Can the data below be set down again exactly, line for line?

#####

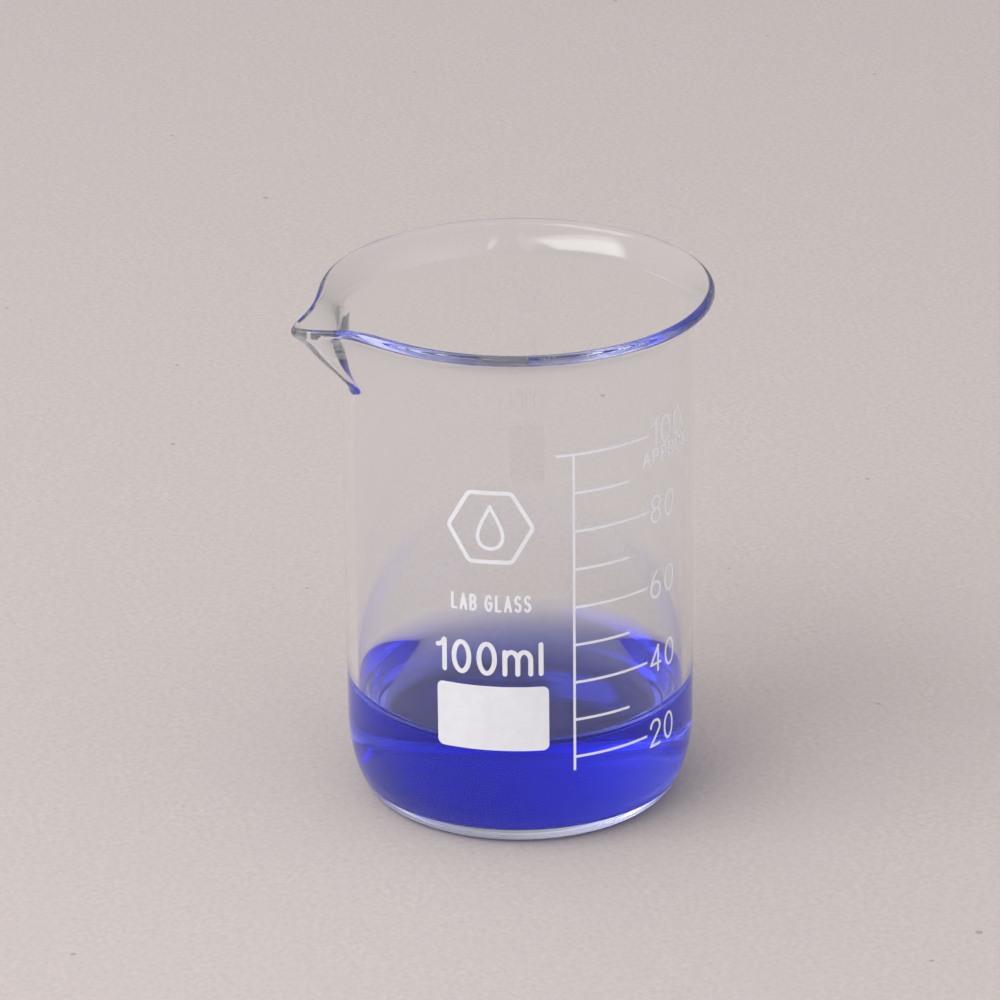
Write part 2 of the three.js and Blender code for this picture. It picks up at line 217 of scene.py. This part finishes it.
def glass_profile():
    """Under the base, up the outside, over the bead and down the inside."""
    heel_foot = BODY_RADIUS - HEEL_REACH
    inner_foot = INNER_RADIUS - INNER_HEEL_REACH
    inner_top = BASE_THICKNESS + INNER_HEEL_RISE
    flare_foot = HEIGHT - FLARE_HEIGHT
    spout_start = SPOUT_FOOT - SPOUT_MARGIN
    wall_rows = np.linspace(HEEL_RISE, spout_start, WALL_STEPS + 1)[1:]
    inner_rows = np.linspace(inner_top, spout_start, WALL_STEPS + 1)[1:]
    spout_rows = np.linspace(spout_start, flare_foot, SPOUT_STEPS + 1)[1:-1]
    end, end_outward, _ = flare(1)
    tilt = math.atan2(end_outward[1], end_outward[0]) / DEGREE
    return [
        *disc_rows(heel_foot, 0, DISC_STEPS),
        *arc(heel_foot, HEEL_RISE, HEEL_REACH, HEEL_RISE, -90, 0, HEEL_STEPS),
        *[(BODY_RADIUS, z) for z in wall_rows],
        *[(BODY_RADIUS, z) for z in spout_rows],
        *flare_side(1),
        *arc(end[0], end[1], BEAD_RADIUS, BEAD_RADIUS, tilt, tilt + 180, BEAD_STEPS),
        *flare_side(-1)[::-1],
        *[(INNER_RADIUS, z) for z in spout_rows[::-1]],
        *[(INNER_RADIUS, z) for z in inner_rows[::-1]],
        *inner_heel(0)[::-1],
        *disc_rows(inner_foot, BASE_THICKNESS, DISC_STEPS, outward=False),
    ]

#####

**TASK RESPONSE:**
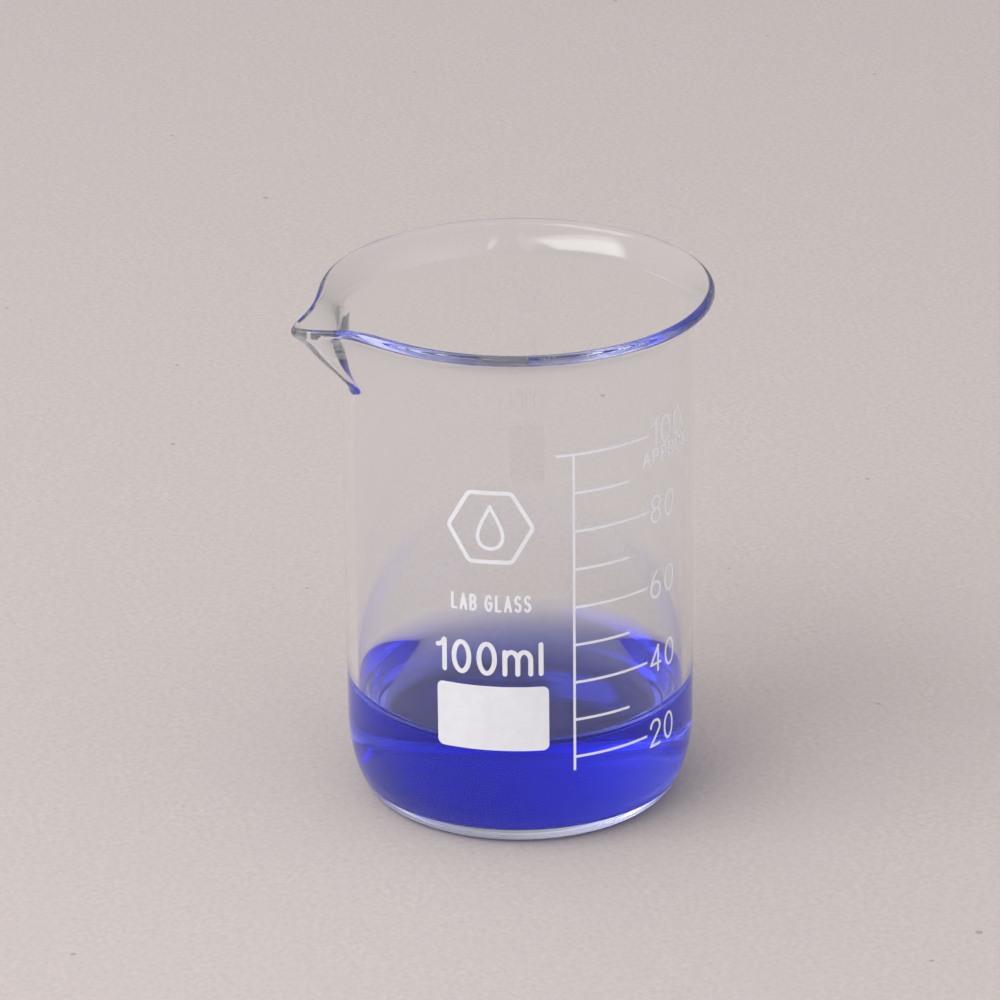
Write part 2 of the three.js and Blender code for this picture. It picks up at line 217 of scene.py. This part finishes it.
def glass_profile():
    """Under the base, up the outside, over the bead and down the inside."""
    heel_foot = BODY_RADIUS - HEEL_REACH
    inner_foot = INNER_RADIUS - INNER_HEEL_REACH
    inner_top = BASE_THICKNESS + INNER_HEEL_RISE
    flare_foot = HEIGHT - FLARE_HEIGHT
    spout_start = SPOUT_FOOT - SPOUT_MARGIN
    wall_rows = np.linspace(HEEL_RISE, spout_start, WALL_STEPS + 1)[1:]
    inner_rows = np.linspace(inner_top, spout_start, WALL_STEPS + 1)[1:]
    spout_rows = np.linspace(spout_start, flare_foot, SPOUT_STEPS + 1)[1:-1]
    end, end_outward, _ = flare(1)
    tilt = math.atan2(end_outward[1], end_outward[0]) / DEGREE
    return [
        *disc_rows(heel_foot, 0, DISC_STEPS),
        *arc(heel_foot, HEEL_RISE, HEEL_REACH, HEEL_RISE, -90, 0, HEEL_STEPS),
        *[(BODY_RADIUS, z) for z in wall_rows],
        *[(BODY_RADIUS, z) for z in spout_rows],
        *flare_side(1),
        *arc(end[0], end[1], BEAD_RADIUS, BEAD_RADIUS, tilt, tilt + 180, BEAD_STEPS),
        *flare_side(-1)[::-1],
        *[(INNER_RADIUS, z) for z in spout_rows[::-1]],
        *[(INNER_RADIUS, z) for z in inner_rows[::-1]],
        *inner_heel(0)[::-1],
        *disc_rows(inner_foot, BASE_THICKNESS, DISC_STEPS, outward=False),
    ]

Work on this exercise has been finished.